Prompt: From the listing below, copy only the lines from the line that contains "add('upper', upperGeometry(), satin);" to the line that contains "obj.matrix_parent_inverse = Matrix.Identity(4)", counting those two lines as part of the copy.

### Information shown

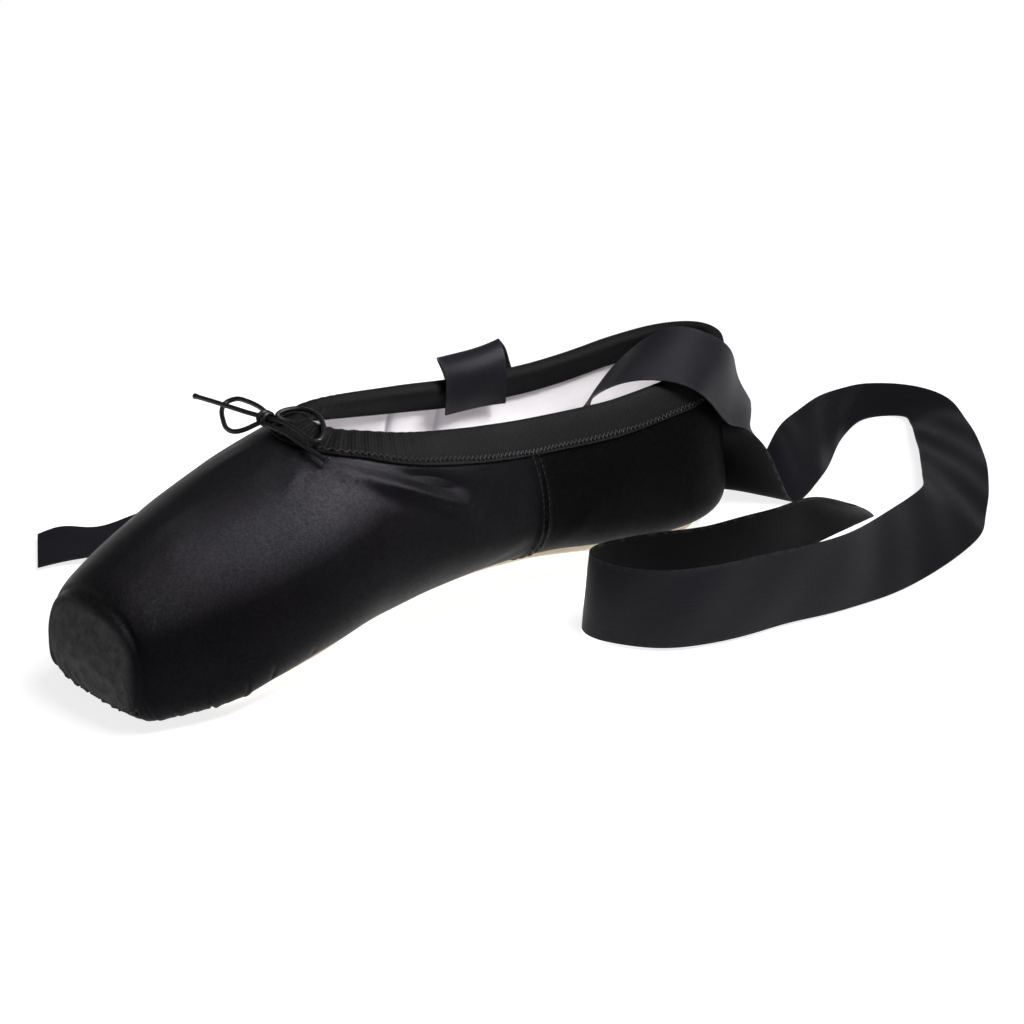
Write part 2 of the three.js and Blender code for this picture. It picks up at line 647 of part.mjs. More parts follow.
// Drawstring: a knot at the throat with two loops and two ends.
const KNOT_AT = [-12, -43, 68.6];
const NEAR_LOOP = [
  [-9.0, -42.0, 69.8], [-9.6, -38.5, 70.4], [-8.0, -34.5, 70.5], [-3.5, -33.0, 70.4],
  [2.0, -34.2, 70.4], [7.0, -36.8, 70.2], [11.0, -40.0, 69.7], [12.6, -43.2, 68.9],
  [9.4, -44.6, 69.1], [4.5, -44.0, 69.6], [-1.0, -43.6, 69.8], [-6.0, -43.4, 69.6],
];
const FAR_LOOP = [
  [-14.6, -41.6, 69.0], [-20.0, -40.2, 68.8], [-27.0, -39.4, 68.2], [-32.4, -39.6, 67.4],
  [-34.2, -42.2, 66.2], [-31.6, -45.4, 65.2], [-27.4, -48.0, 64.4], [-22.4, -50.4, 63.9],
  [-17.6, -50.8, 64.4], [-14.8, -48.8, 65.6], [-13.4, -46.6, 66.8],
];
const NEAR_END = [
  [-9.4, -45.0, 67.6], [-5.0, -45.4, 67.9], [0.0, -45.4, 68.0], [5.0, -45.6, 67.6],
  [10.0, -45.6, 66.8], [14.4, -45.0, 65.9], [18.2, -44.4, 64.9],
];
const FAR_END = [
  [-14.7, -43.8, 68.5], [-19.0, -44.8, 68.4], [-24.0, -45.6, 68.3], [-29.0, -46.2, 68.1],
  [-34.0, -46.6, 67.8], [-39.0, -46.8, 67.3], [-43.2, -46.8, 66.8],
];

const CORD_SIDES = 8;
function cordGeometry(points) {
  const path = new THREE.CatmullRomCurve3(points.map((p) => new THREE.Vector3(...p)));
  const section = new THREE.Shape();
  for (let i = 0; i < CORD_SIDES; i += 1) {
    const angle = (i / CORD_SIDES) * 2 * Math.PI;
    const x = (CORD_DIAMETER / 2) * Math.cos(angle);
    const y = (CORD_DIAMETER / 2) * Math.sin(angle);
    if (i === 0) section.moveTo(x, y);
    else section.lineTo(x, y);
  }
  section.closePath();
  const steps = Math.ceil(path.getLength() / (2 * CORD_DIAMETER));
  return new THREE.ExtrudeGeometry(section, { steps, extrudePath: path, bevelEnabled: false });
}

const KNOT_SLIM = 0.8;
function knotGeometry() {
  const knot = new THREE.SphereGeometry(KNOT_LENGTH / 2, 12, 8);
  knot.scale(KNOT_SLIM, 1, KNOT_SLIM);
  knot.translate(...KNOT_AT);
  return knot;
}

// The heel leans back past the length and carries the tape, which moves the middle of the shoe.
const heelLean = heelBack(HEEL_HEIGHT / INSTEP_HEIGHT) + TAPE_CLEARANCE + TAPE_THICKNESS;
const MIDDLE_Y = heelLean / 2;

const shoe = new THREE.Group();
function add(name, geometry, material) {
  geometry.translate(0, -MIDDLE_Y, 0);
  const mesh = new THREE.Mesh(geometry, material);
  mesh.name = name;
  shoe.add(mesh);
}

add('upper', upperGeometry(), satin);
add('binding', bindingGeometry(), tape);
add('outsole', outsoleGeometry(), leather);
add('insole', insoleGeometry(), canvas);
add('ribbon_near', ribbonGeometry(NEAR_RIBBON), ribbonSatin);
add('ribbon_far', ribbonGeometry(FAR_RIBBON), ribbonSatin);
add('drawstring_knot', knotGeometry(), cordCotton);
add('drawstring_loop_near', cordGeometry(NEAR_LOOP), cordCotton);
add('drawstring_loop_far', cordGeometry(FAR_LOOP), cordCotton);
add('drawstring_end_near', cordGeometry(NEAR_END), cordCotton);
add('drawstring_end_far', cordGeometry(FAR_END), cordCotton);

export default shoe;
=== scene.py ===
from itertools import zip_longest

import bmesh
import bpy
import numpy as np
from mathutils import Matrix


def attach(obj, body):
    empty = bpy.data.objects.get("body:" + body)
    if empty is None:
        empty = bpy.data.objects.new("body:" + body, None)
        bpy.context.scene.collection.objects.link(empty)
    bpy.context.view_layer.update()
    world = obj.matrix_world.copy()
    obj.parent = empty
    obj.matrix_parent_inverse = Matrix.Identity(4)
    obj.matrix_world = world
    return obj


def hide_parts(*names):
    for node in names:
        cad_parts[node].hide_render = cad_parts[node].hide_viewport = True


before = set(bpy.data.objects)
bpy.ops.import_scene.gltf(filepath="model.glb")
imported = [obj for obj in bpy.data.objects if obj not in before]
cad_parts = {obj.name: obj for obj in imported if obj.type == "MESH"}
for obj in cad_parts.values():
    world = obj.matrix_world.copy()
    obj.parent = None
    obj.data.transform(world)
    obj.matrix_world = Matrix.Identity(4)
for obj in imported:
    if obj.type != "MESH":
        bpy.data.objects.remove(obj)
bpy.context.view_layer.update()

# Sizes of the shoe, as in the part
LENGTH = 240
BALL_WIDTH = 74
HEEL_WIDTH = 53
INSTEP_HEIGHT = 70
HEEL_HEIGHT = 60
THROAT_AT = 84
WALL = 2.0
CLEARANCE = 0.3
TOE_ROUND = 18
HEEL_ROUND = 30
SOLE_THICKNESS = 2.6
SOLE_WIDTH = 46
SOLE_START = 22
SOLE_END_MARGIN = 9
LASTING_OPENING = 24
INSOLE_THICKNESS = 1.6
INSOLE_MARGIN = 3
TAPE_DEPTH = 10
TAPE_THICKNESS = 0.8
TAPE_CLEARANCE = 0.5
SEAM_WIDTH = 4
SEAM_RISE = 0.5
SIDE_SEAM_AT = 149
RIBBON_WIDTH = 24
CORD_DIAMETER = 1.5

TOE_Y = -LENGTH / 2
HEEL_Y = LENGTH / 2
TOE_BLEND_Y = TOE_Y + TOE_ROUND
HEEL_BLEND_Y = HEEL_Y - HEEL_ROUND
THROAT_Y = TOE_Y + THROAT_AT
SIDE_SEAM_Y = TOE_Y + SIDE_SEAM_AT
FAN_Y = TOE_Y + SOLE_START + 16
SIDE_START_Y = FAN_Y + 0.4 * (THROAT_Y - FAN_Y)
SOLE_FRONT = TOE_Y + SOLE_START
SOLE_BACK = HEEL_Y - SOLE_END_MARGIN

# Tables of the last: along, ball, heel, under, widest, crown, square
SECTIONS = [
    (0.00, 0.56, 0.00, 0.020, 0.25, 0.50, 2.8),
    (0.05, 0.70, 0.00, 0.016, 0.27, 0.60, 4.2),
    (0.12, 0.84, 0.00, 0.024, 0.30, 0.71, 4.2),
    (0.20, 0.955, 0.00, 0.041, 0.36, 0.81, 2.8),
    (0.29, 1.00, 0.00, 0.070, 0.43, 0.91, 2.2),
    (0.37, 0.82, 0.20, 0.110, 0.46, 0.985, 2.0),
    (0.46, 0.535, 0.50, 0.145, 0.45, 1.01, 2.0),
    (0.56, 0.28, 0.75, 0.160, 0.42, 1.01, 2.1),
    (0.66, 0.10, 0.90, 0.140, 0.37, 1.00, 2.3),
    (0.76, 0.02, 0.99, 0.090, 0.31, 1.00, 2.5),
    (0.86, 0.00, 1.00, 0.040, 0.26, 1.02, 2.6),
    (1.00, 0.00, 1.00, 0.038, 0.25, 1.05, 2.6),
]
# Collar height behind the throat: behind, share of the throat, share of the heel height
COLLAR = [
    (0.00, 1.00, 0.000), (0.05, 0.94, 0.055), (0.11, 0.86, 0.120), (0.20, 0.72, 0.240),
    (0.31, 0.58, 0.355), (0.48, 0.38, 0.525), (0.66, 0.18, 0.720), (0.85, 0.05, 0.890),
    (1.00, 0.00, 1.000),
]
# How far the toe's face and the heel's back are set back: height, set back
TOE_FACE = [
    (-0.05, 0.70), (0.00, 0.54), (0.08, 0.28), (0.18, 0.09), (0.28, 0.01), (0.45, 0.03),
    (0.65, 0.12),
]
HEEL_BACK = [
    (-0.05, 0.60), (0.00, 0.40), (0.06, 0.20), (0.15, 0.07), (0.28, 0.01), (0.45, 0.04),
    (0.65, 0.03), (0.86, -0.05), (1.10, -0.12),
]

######

Exercise solution:
add('upper', upperGeometry(), satin);
add('binding', bindingGeometry(), tape);
add('outsole', outsoleGeometry(), leather);
add('insole', insoleGeometry(), canvas);
add('ribbon_near', ribbonGeometry(NEAR_RIBBON), ribbonSatin);
add('ribbon_far', ribbonGeometry(FAR_RIBBON), ribbonSatin);
add('drawstring_knot', knotGeometry(), cordCotton);
add('drawstring_loop_near', cordGeometry(NEAR_LOOP), cordCotton);
add('drawstring_loop_far', cordGeometry(FAR_LOOP), cordCotton);
add('drawstring_end_near', cordGeometry(NEAR_END), cordCotton);
add('drawstring_end_far', cordGeometry(FAR_END), cordCotton);

export default shoe;
=== scene.py ===
from itertools import zip_longest

import bmesh
import bpy
import numpy as np
from mathutils import Matrix


def attach(obj, body):
    empty = bpy.data.objects.get("body:" + body)
    if empty is None:
        empty = bpy.data.objects.new("body:" + body, None)
        bpy.context.scene.collection.objects.link(empty)
    bpy.context.view_layer.update()
    world = obj.matrix_world.copy()
    obj.parent = empty
    obj.matrix_parent_inverse = Matrix.Identity(4)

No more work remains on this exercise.